The correctness paradigm can also distract our attention from providing good service to colleagues and patients. Most of us could take steps to improve the efficiency, cordiality, and usefulness of the services we provide. Getting the right diagnosis is an important link in the medical value chain, but a chain is only as strong as its weakest link, and people may shun our services for reasons other than mere inaccuracy. What can we do to build better collaborative relationships between the members of our healthcare teams, such as improving the two-way sharing of perspectives between different specialists involved in a patient's care?

The single-minded pursuit of correctness may also undermine the cultivation of important academic perspectives. In some cases, there is more to know than the existing textbooks and journal articles, our de facto answer key, can assess. If we look beyond merely getting every question right, we can address an even more important question: what opportunities are before us to advance medical knowledge? The information in the textbooks of today needs to be improved upon, and that will require a willingness to engage with the unknown, to venture where existing answer keys can no longer guide us. We need to approach our clinical work with more than a determination not to be wrong. We need skepticism, curiosity, and creativity.

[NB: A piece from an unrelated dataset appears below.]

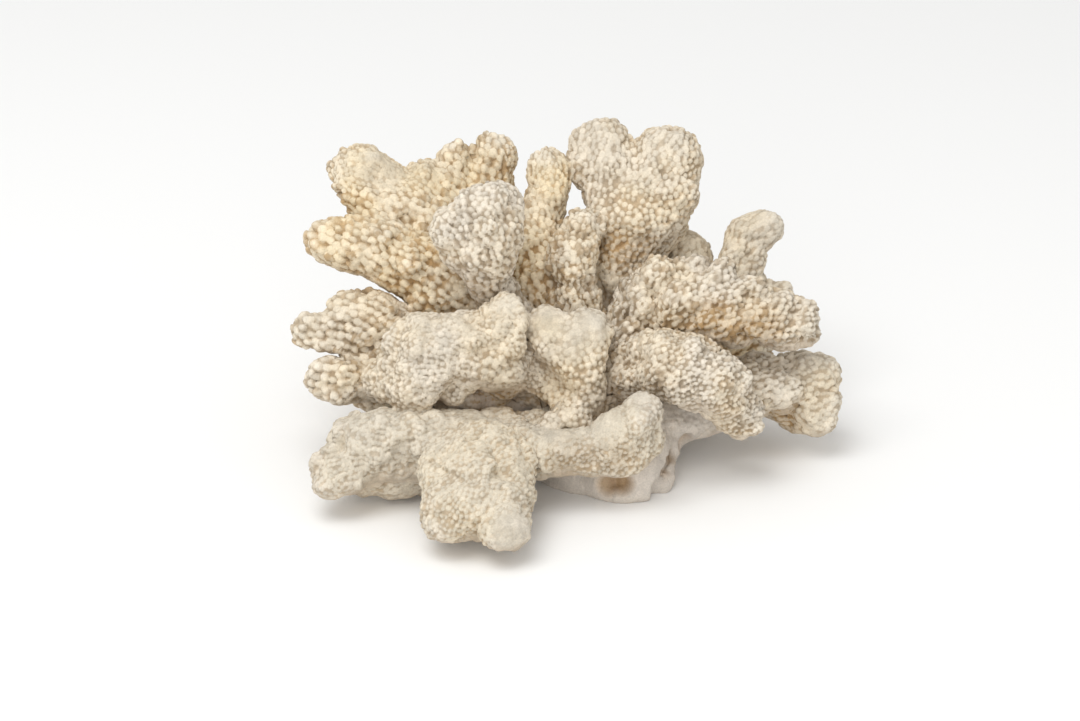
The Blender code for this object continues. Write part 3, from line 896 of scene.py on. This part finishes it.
def coralMaterial(name, plan):
    material = bpy.data.materials.new(name)
    material.use_nodes = True
    tree = material.node_tree
    shader = tree.nodes["Principled BSDF"]
    shader.inputs["Roughness"].default_value = plan["roughness"]
    shader.inputs["Specular IOR Level"].default_value = plan["specular"]
    place = tree.nodes.new("ShaderNodeTexCoord").outputs["Object"]

    def mark(attribute):
        return put(tree, "ShaderNodeAttribute", attribute_name=attribute).outputs["Fac"]

    def noise(scale, detail=2.0, roughness=0.5):
        inputs = {"Vector": place, "Scale": scale, "Detail": detail, "Roughness": roughness}
        return put(tree, "ShaderNodeTexNoise", inputs).outputs["Fac"]

    def blend(factor, first, second, kind="MIX"):
        node = put(tree, "ShaderNodeMix", data_type="RGBA", blend_type=kind)
        for socket, value in ((0, factor), (6, first), (7, second)):
            if isinstance(value, bpy.types.NodeSocket):
                tree.links.new(value, node.inputs[socket])
            elif isinstance(value, tuple):
                node.inputs[socket].default_value = (*value, 1)
            else:
                node.inputs[socket].default_value = value
        return node.outputs[2]

    edge = ramp(tree, mark("edge"), *plan["edge"])
    relief = mark("relief")
    openness = mark("open")
    patches = ramp(tree, noise(plan["patchScale"]), 0.35, 0.65,
                   -plan["patchWarmth"], plan["patchWarmth"])
    warmth = maths(tree, "ADD", mark("warm"), patches, clamp=True)
    colour = blend(warmth, plan["grey"], plan["warm"])
    colour = blend(maths(tree, "MULTIPLY", mark("tip"), plan["tipShare"]), colour, plan["tip"])
    dusty = ramp(tree, noise(plan["chalkScale"]), 0.3, 0.6, 0.5, 1.0)
    chalky = maths(tree, "MULTIPLY", mark("bare"), dusty)
    colour = blend(chalky, colour, plan["chalk"])

    # between the beads: tan colour, partly painted shade in the creases, fuller where the skin lies
    # shut from the light
    gap = maths(tree, "MULTIPLY", edge, maths(tree, "POWER", relief, 0.6))
    shut = maths(tree, "SUBTRACT", 1.0, openness)
    gap = maths(tree, "MULTIPLY", gap, ramp(tree, shut, *plan["shut"], plan["openGap"], 1.0))
    gap = maths(tree, "MULTIPLY", gap, plan["gapStrength"])
    colour = blend(gap, colour, blend(warmth, plan["greyGap"], plan["gap"]))
    # painted shade: brown where little light reaches the skin, joined with the shade-and-stain mark
    # from dressSkin, and weaker on the beads' tops
    shadeAndStainBrown = ramp(tree, openness, plan["deepFull"], plan["deepFrom"], 1.0, 0.0)
    shadeAndStainBrown = maths(tree, "MAXIMUM", shadeAndStainBrown, mark("shadeAndStain"))
    shadeAndStainBrown = maths(tree, "MULTIPLY", shadeAndStainBrown, ramp(tree, edge, 0.0, 1.0, plan["topShadeAndStain"], 1.0))
    colour = blend(shadeAndStainBrown, colour, plan["shadeAndStainBrown"])

    # each bead has its own tone, and all of it a fine speckle
    tone = ramp(tree, mark("bead"), 0.0, 1.0, *plan["beadTone"])
    speckle = ramp(tree, noise(plan["speckleScale"], 3.0, 0.7), 0.3, 0.7, *plan["speckle"])
    blotches = ramp(tree, noise(plan["blotchScale"], 3.0, 0.6), 0.3, 0.7, *plan["blotch"])
    tone = maths(tree, "MULTIPLY", maths(tree, "MULTIPLY", tone, speckle), blotches)
    tone = maths(tree, "MULTIPLY", tone, ramp(tree, relief, 0.0, 0.8, plan["bareTone"], 1.0))
    tree.links.new(scaled(tree, colour, tone), shader.inputs["Base Color"])

    # pores
    pores = put(tree, "ShaderNodeTexVoronoi", {"Vector": place, "Scale": 1 / (plan["poreMm"] * mm)})
    pit = ramp(tree, pores.outputs["Distance"], 0.05, 0.45)
    pit = maths(tree, "MULTIPLY", pit, plan["poreShare"])
    surface = maths(tree, "ADD", pit, noise(plan["gritScale"], 2.0, 0.7))
    bump = put(tree, "ShaderNodeBump", {
        "Height": surface, "Strength": plan["bumpStrength"],
        "Distance": plan["poreDepthMm"] * mm})
    tree.links.new(bump.outputs[0], shader.inputs["Normal"])
    return material


materials = {
    "coral": coralMaterial("bleachedCoral", coralPlan),
    "worn_coral": coralMaterial("wornCoral", wornPlan),
    "holdfast_chalk": coralMaterial("holdfastChalk", holdfastPlan),
}
dressSkin(skin)
growBeads(skin, materials["coral"])


# each branch's part of the whole becomes a closed piece of its own
def openRims(faces, count):
    # the edges that only one face uses, from point to point
    start = faces.astype(np.int64)
    end = np.roll(start, -1, axis=1)
    alone = ~np.isin((start * count + end).ravel(), (end * count + start).ravel())
    return start.ravel()[alone], end.ravel()[alone]


def rimNumbers(starts, ends, count):
    # gives every rim's points the same number
    number = np.arange(count)
    while True:
        before = number.copy()
        lower = np.minimum(number[starts], number[ends])
        np.minimum.at(number, starts, lower)
        np.minimum.at(number, ends, lower)
        if (number == before).all():
            return number[starts]


capPlan = {
    "insetMm": 1.8,             # how far the rim is tucked in before it is closed
    "stepMm": 5,                # grid of places tried for the cap's middle
    "steps": 2,
    "everyPoint": 8,            # every eighth point of the rim is tested
    "probes": (0.25, 0.5, 0.75, 1.0),
}


def capMiddle(rim, tree):
    # of the places around the rim's middle, the one whose straight ways to the rim stay inside best
    steps = np.arange(-capPlan["steps"], capPlan["steps"] + 1) * capPlan["stepMm"] * mm
    best = None
    for step in np.stack(np.meshgrid(steps, steps, steps), axis=-1).reshape(-1, 3):
        middle = rim.mean(axis=0) + step
        outside = 0
        for place in rim[::capPlan["everyPoint"]]:
            for share in capPlan["probes"]:
                probe = Vector(place + (middle - place) * share)
                near, facing = tree.find_nearest(probe)[:2]
                outside += max(0, (probe - near).dot(facing))
        if best is None or outside < best[0]:
            best = (outside, middle)
    return best[1]


def branchMesh(name, index, whole):
    used, faces = np.unique(whole["faces"][whole["owner"] == index], return_inverse=True)
    faces = faces.reshape(-1, 4)
    starts, ends = openRims(faces, len(used))
    rims = rimNumbers(starts, ends, len(used))
    roots = np.unique(rims)
    places = whole["places"][used]
    facing = whole["normals"][used]
    rimPoints, startSlots = np.unique(starts, return_inverse=True)
    endSlots = np.searchsorted(rimPoints, ends)
    tucked = places[rimPoints] - facing[rimPoints] * capPlan["insetMm"] * mm
    middles = [capMiddle(tucked[startSlots[rims == root]], whole["tree"]) for root in roots]
    middles = np.array(middles).reshape(-1, 3)
    walls = np.stack([ends, starts, startSlots + len(used), endSlots + len(used)], 1)
    middleSlots = np.searchsorted(roots, rims) + len(rimPoints)
    fans = np.stack([endSlots, startSlots, middleSlots], 1) + len(used)
    points = np.concatenate([places, tucked, middles])
    faces = np.concatenate([faces, walls])
    corners = np.concatenate([faces.ravel(), fans.ravel()])
    mesh = bpy.data.meshes.new(name)
    mesh.vertices.add(len(points))
    mesh.vertices.foreach_set("co", points.astype(np.float32).ravel())
    mesh.loops.add(len(corners))
    mesh.loops.foreach_set("vertex_index", corners.astype(np.int32))
    mesh.polygons.add(len(faces) + len(fans))
    firsts = np.concatenate([np.arange(len(faces)) * 4, faces.size + np.arange(len(fans)) * 3])
    mesh.polygons.foreach_set("loop_start", firsts.astype(np.int32))
    mesh.update(calc_edges=True)
    mesh.polygons.foreach_set("use_smooth", np.ones(len(mesh.polygons), bool))
    for key, values in whole["marks"].items():
        rest = np.zeros(len(middles), np.float32)
        addAttribute(mesh, key, np.concatenate([values[used], values[used][rimPoints], rest]))
    rest = np.zeros((len(tucked) + len(middles), 3))
    skinNormals = np.concatenate([facing, rest])[corners]
    skinNormals[(len(faces) - len(walls)) * 4:] = 0
    mesh.normals_split_custom_set(skinNormals.tolist())
    return mesh


def cutPieces(skin):
    mesh = skin.data
    whole = {
        "faces": arrayOf(mesh.loops, "vertex_index", 1, np.int32).reshape(-1, 4),
        "owner": arrayOf(mesh.attributes["owner"].data, "value", 1, np.int32),
        "places": arrayOf(mesh.vertices, "co", 3),
        "normals": arrayOf(mesh.vertices, "normal", 3),
        "marks": {key: arrayOf(mesh.attributes[key].data, "value")
                  for key in ("relief", "warm", "tip", "open", "bare", "shadeAndStain", "edge", "bead")},
    }
    whole["places"][:, 2] = np.maximum(whole["places"][:, 2], 0)
    whole["tree"] = BVHTree.FromPolygons(whole["places"].tolist(), whole["faces"].tolist())
    for index, name in enumerate(branchNames):
        piece = bpy.data.objects.new("coral_" + name, branchMesh("coral_" + name, index, whole))
        piece.data.materials.append(materials[slotOf[name]])
        bpy.context.scene.collection.objects.link(piece)
        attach(piece, "root")
        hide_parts(name)
    bpy.data.objects.remove(skin)
    print("pieces cut:", len(branchNames))


cutPieces(skin)


# the floor, the light and the camera
stagePlan = {
    "floorSizeM": 14.0,
    "floorColour": (0.93, 0.93, 0.92),
    "viewTiltDegrees": 25.0,
    "viewDistanceM": 1.5,
    "pictureWidthM": 0.4536,    # width of the picture at the coral
    "aimRightMm": -29.4,        # where the picture's middle looks, from the origin
    "aimUpMm": 46.8,
    "sensorMm": 36.0,
    "skyStrength": 0.66,
}

lightPlan = {
    # place in metres, size in metres, watts
    "topLight": ((-0.5, -0.7, 1.8), 1.2, 20),
    "frontLight": ((-0.2, -2.0, 0.8), 1.2, 9.5),
}


def setFloor():
    shape = bmesh.new()
    bmesh.ops.create_grid(shape, x_segments=2, y_segments=2, size=stagePlan["floorSizeM"] / 2)
    mesh = bpy.data.meshes.new("floor")
    shape.to_mesh(mesh)
    shape.free()
    floor = bpy.data.objects.new("floor", mesh)
    bpy.context.scene.collection.objects.link(floor)
    material = bpy.data.materials.new("paleFloor")
    material.use_nodes = True
    shader = material.node_tree.nodes["Principled BSDF"]
    shader.inputs["Base Color"].default_value = (*stagePlan["floorColour"], 1)
    shader.inputs["Roughness"].default_value = 0.9
    mesh.materials.append(material)


def setCamera():
    tilt = math.radians(stagePlan["viewTiltDegrees"])
    up = Vector((0, math.sin(tilt), math.cos(tilt)))
    back = Vector((0, -math.cos(tilt), math.sin(tilt)))
    aim = Vector((1, 0, 0)) * stagePlan["aimRightMm"] * mm + up * stagePlan["aimUpMm"] * mm
    lens = bpy.data.cameras.new("view")
    lens.sensor_width = stagePlan["sensorMm"]
    lens.lens = stagePlan["sensorMm"] * stagePlan["viewDistanceM"] / stagePlan["pictureWidthM"]
    camera = bpy.data.objects.new("view", lens)
    camera.location = aim + back * stagePlan["viewDistanceM"]
    camera.rotation_euler = back.to_track_quat("Z", "Y").to_euler()
    bpy.context.scene.collection.objects.link(camera)
    bpy.context.scene.camera = camera


def setLight():
    for name, (place, size, watts) in lightPlan.items():
        light = bpy.data.lights.new(name, "AREA")
        light.shape = "SQUARE"
        light.size = size
        light.energy = watts
        lamp = bpy.data.objects.new(name, light)
        lamp.location = place
        lamp.rotation_euler = Vector(place).to_track_quat("Z", "Y").to_euler()
        bpy.context.scene.collection.objects.link(lamp)
    world = bpy.data.worlds.new("studio")
    world.use_nodes = True
    world.node_tree.nodes["Background"].inputs["Color"].default_value = (1, 1, 1, 1)
    world.node_tree.nodes["Background"].inputs["Strength"].default_value = stagePlan["skyStrength"]
    bpy.context.scene.world = world
    bpy.context.scene.view_settings.view_transform = "Standard"


setFloor()
setCamera()
setLight()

If our medical education programs are going to carry us beyond mere correctness, we need to cultivate a more complete model of medical excellence. We should encourage learners to devote as much or more time and energy to asking good questions as getting the right answers. If they are really thinking for themselves, they will not always be content merely to accept educators' opinions as irrefutable truth. Instead they will place less reliance on conformity and more on intellectual rigor. We should spoonfeed them less and send them out foraging more. When is the available information insufficient, and how can they go about pursuing it? When can uncertainty or groundless certainty be exploited for educational and investigative purposes?

Errors are not medicine's cardinal sins. In many cases, we should treat errors not as failures but as opportunities for discovery. In the real world, the best physicians among us learn more from our mistakes than from our successes. We must scrupulously guard against a culture that treats error as intolerable and embarrasses or even punishes every mistake. In these settings, no one learns from their own mistakes, let alone the mistakes of others, and the failure to learn is a sign of approaching obsolescence. Such an attitude is inimical to the spirit of inquiry and the quest to continually improve the quality of our practice.

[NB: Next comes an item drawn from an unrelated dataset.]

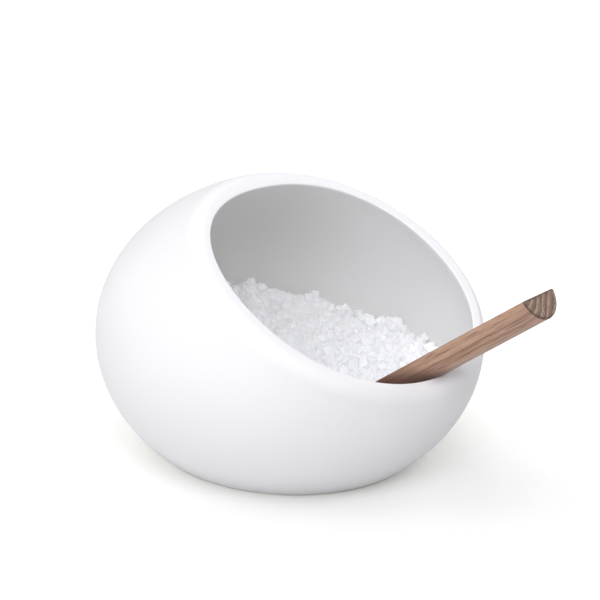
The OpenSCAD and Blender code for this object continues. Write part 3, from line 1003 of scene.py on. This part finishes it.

In many cases, we would do medical students and residents a favor by presenting them problems to which the answers are already available. Too often, learners otherwise devote so much energy to getting the right answer that other important aspects of a case get neglected. Correctly diagnosing a patient's congestive heart failure may be less important than elucidating the psychosocial features of the patient's home life that must be addressed by any successful treatment regimen. Another equally valuable approach is to withhold the "correct" answer indefinitely, so that learners never find out whether they got it right. This enables learners to become more effective monitors of their own performance in ways that are more reflective of the real-world practice of medicine. We need to learn how to live with, and to optimize our management of, uncertainty.

To be sure, we want to educate physicians who actively audit the accuracy of their performance, and we should do our best to equip them to do so effectively. By immediately telling them whether they were right or wrong, however, we may stunt their own process improvement approaches.

We also need to evaluate learners in ways that transcend mere correctness. Scores on most standardized tests, our favorite evaluation technique, neglect vital factors of medical excellence. For example, how effective are learners as consultants, at eliciting key information from patients, and as investigators and educators? Systems of evaluation and reward should be sufficiently balanced and comprehensive that they reflect a complete view of medical excellence. To do otherwise is to distort both the educational process and its product.